The Dallas Cowboys are touted as America’s Team, but have you ever encountered a fan of the Cowboys in the Northeast or the Rust Belt or on the West Coast? Not often, I’ll bet. There’s a good reason for this, but not one you’d automatically think of. The fact that the Cowboys are a very good football team that regularly humbles foes from the Northeast, Midwest, and Pacific states plays a part, but only a small part. The real reason the Cowboys are loathed is they’re a conservative team.
Yes, not only are there liberal sports (soccer, baseball, jogging) and conservative sports (football, boxing, wrestling), but there are liberal and conservative teams. How can you tell which are which? It’s tricky, not to mention subjective, but four factors are determinative: the home, the owner, the fans, and the character of the team itself, including the coaches and the style of play.
Just listing these factors should be clue enough for you to figure out why the Cowboys are conservative. They’re from Dallas, for heaven’s sake, the most conservative big city in America. Owner Jerry Jones may not be a right- wing crazy, but he sure doesn’t act liberal. Nor do the fans. And the personnel? Tom Landry, coach for decades, is a pal of Sen. Jesse Helms. Roger Staubach, the Cowboys’ greatest quarterback, is a prominent Texas Republican and chum of Jack Kemp. Today’s Cowboy crew features QB Troy Aikman — liberals are never named Troy — and coach Barry Switzer, a winning-is- everything type.
Important as it is, location isn’t everything. The Atlanta Braves are the South’s favorite baseball team, but they’re not conservative despite their location and fans. In the Braves’ case, the owners matter a lot: Ted Turner and Jane Fonda. Any team run by Turner, the world’s richest tree-hugger and Christian-basher, is a liberal team. Turner and Fonda do the tomahawk chop at Braves games, driving Indian — oops, I mean Native American — activists nuts. But they’re hardly politically incorrect. Turner is one of the Democratic party’s biggest donors. On the other hand, Wayne Huizenga, who owns the Florida Marlins, is a buddy of George Bush and a Team 100 member, making the Marlins a conservative team.
Absent owner Peter Angelos, the Baltimore Orioles might be a conservative team, too. He made his dough on asbestos lawsuits and broke ranks with fellow baseball owners who wanted to stand up to the players’ union. I once had to listen to Congresswoman Nancy Pelosi, a San Francisco liberal but a Baltimore native, extol Angelos for siding with the greedy players. Liberals think players are workingclass even when they’re working for $ 30 million a season, like Michael Jordan.
Fans make a difference. All Philadelphia teams are conservative because nearly all Philly fans are Reagan Democrats. All Seattle teams are liberal because fans there invented the wave, a liberal innovation designed to keep spectators from following the action on the field. All Detroit teams are conservative because their fans are from the suburbs, which is Republican turf, and not the city, a Democratic stronghold. All Washington teams are liberal because the fans are, well, from Washington. The exception was the Washington Redskins of the 1970s under coach George Allen, father of the conservative Virginia governor. Allen and President Nixon were good friends.
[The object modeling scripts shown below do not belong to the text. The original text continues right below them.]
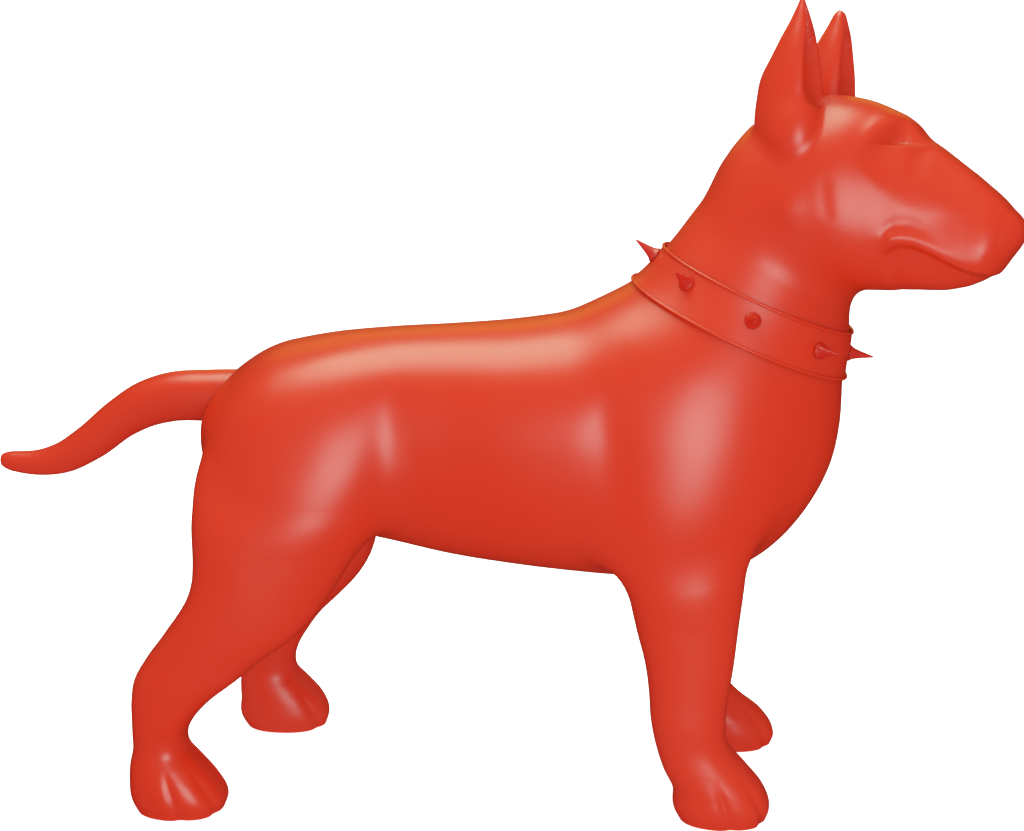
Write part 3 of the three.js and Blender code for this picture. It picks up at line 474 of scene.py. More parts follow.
def unit(vectors):
    """Vectors of length one."""
    return vectors / np.maximum(np.linalg.norm(vectors, axis=-1, keepdims=True), 1e-12)


def settle(field, points, rounds=6, most=4.0):
    """Points moved onto the field's zero by the value times the slope, over the slope squared."""
    for _ in range(rounds):
        way = slope(field, points)
        value = field(*points.reshape(-1, 3).T).reshape(points.shape[:-1])
        length = np.maximum((way**2).sum(-1), FLATTEST)
        points = points - np.clip(value / length, -most, most)[..., None] * way
    return points


def page_points(field, centre, top, left, angles, tip=0.0, most=430.0):
    """Where rays leave the field: cosine towards the top, sine towards the left, tipped off the page."""
    top, left = (np.broadcast_to(way, centre.shape) for way in (top, left))
    tip = np.broadcast_to(tip, len(centre))
    flat = np.cos(angles)[None, :, None] * top[:, None] + np.sin(angles)[None, :, None] * left[:, None]
    normal = unit(np.cross(left, top))
    ways = np.cos(tip)[:, None, None] * flat + np.sin(tip)[:, None, None] * normal[:, None]
    return reach(field, np.broadcast_to(centre[:, None], ways.shape).copy(), unit(ways), most)


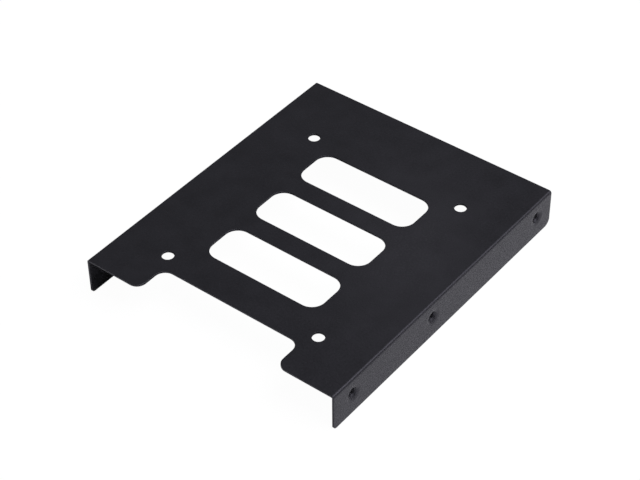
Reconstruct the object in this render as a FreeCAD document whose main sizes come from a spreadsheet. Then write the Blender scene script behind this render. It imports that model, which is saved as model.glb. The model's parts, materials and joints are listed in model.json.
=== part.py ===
"""Drive bay adapter bracket: carries one 2.5 inch drive in a 3.5 inch drive bay.

The bracket is a single blank of steel sheet, punched and then folded down along both
long sides into a shallow channel. It stands on the free edges of its two flanges.
Frame, in millimetres: X across the bay, Y along it with the connector notch at -Y, Z up.
The origin is the middle of the footprint, level with the flanges' free edges.
"""

import FreeCAD
import Part

import math
import os
from enum import IntEnum
from types import SimpleNamespace

import Sketcher

NODE = "drive_bay_bracket"
PARTS_FOLDER = "parts"

# Driving dimensions, in millimetres unless the note says otherwise.
DIMENSIONS = [
    ("sheet_thickness", 0.8, "steel sheet with its coat"),
    ("bend_inner_radius", 0.2, "inside radius of both folds"),
    ("bay_width", 101.6, "3.5 inch bay, wall to wall"),
    ("bay_clearance", 0.5, "between each flange and the wall beside it"),
    ("flange_height", 14.3, "flange edge to the outer face of the plate"),
    ("flange_front_radius", 1.3, "flange corners at the notch end"),
    ("flange_rear_radius", 2.5, "flange corners at the plain end"),
    ("notch_width", 56.0, "clearance for the drive's connectors"),
    ("notch_depth", 11.9, "front edge to the bottom of the notch"),
    ("notch_corner_radius", 3.9, "hollow corners of the notch"),
    ("tab_corner_radius", 3.6, "rounded corners of the tabs beside the notch"),
    ("slot_length", 46.0, "air slot, across the plate"),
    ("slot_width", 16.4, "air slot, along the plate"),
    ("slot_corner_radius", 5.0, "air slot corners"),
    ("slot_count", 3, "number of air slots"),
    ("slot_pitch", 24.0, "from one air slot to the next"),
    ("slot_front_offset", 33.8, "front edge to the middle of the first slot"),
    ("drive_hole_diameter", 4.2, "clearance for the drive's screws"),
    ("drive_hole_across", 61.72, "standard 2.5 inch pattern, across"),
    ("drive_hole_along", 76.6, "standard 2.5 inch pattern, along"),
    ("drive_hole_front_offset", 17.4, "front edge to the first pair of holes"),
    ("bay_hole_drop", 6.35, "outer face of the plate to the bay screw holes"),
    ("bay_hole_front_offset", 9.6, "front edge to the first bay screw hole"),
    ("bay_hole_gap_front", 41.6, "first to second bay screw hole"),
    ("bay_hole_gap_rear", 60.0, "second to third bay screw hole"),
    ("bay_hole_rear_offset", 8.4, "third bay screw hole to the rear edge"),
    ("bay_bore_diameter", 2.85, "bay screw hole, tapping size"),
    ("bay_lip_radius", 0.8, "rounded mouth where the sheet is drawn in"),
    ("bay_collar_wall", 0.55, "wall of the drawn collar"),
    ("bay_collar_length", 1.3, "flange's inner face to the collar's end"),
    ("bay_collar_root_radius", 0.3, "collar to the flange's inner face"),
]
CELL = {name: f"Dimensions.{name}" for name, _, _ in DIMENSIONS}

# Sizes that follow from the driving ones.
CELL["bend_outer_radius"] = "(Dimensions.bend_inner_radius + Dimensions.sheet_thickness)"
CELL["bracket_width"] = "(Dimensions.bay_width - 2 * Dimensions.bay_clearance)"
CELL["bracket_length"] = (
    "(Dimensions.bay_hole_front_offset + Dimensions.bay_hole_gap_front"
    " + Dimensions.bay_hole_gap_rear + Dimensions.bay_hole_rear_offset)"
)
CELL["flange_outer_face"] = f"({CELL['bracket_width']} / 2)"
CELL["flange_inner_face"] = f"({CELL['flange_outer_face']} - Dimensions.sheet_thickness)"
CELL["rear_edge"] = f"({CELL['bracket_length']} / 2)"
CELL["front_edge"] = f"(-{CELL['bracket_length']} / 2)"
CELL["collar_diameter"] = "(Dimensions.bay_bore_diameter + 2 * Dimensions.bay_collar_wall)"

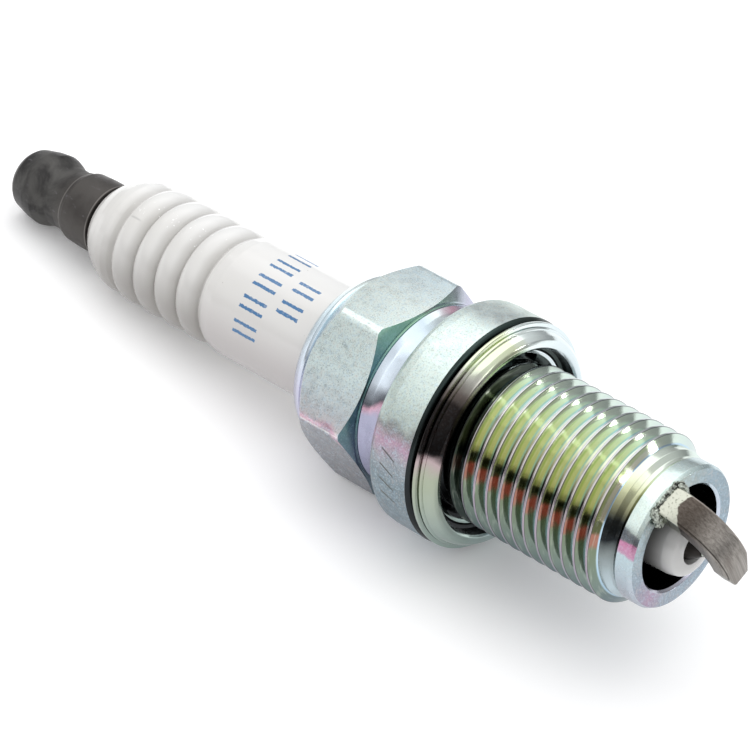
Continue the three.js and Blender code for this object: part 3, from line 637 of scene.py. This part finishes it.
def build_insulator(ceramic):
    top = INSULATOR_TOP_X
    barrel = FIRST_NOTCH_X + (NOTCH_COUNT - 1) * RIB_PITCH
    end = NOSE_END_X
    corners = [
        (top, 1.95, 0, 0), (top, 3.2, 0.1, 0), (top + 0.25, 3.55, 0.3, 0), (top + 0.85, 4.05, 0.8, 0),
        (top + 1.7, 4.52, 1.0, 0), (top + 2.5, 4.84, 0.9, 0), (FIRST_NOTCH_X - 1.1, 4.96, 0.5, 0),
        (FIRST_NOTCH_X - 0.45, 4.76, 0.3, 0), *rib_corners(),
        (barrel + 0.3, 4.78, 0.15, 0), (barrel + 0.8, 5.02, 0.3, 0), (barrel + 1.7, INSULATOR_R, 0.8, 0),
        (-10.3, INSULATOR_R, 0.3, 0), (-9.5, 5.95, 0.2, 0), (-4.6, 5.95, 0.2, 0), (-3.2, 4.65, 0.2, 0),
        (3.3, 4.65, 0.2, 0), (4.4, 3.5, 0.2, 0), (6.6, 3.42, 0.2, 0), (end - 1.1, 2.85, 1.0, 0),
        (end - 0.12, 2.6, 0.55, 0), (end, 1.9, 0.3, 0), (end, 1.5, 0.08, 0), (end - 1.0, 1.46, 0, 0),
        (end - 1.2, 1.32, 0, 0), (-3.4, 1.32, 0, 0), (-3.4, 1.95, 0, 0),
    ]
    return revolved("insulator_fine", corners, [ceramic], SEGMENTS)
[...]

A conservative playing style, however, is the best measure of a team’s ideology. If a team is rough, as eager to indulge in violence as finesse, if it’s opportunistic and obsessive about winning, it’s conservative. Because of their proclivity for violence, all hockey teams are conservative. But that’s not necessarily the case with football teams. The ones that really love to hit, like the always-brutal San Francisco 49ers, are conservative. Coincidentally, the 49ers’ star quarterback, Steve Young, did a TV ad for the Dole campaign.
My pick for the most conservative team of 1996 is surprising, even to me. It’s the New York Yankees, who won the World Series by whipping the liberal Atlanta Braves in six games. By the yardsticks of location and fans, they should be a liberal team. Besides, they’re a kind of halfway house, bringing back Doc Gooden and Darryl Strawberry from drug rehab. Their owner, George Steinbrenner, is also a product of rehab, having been convicted, then pardoned, of an illegal campaign contribution to Nixon.
But the reason the Yankees are conservative is their style of play. They were entrepreneurial in the extreme, using speed and fielding and good managing to make the most of their skills. They pulled themselves up by their own bootstraps after falling behind 6-0 in the crucial fourth game of the Series. Better yet, their star relief pitcher, John Wetteland, was nicknamed Psycho. At least that was his old nickname. Now he’s a born-again Christian.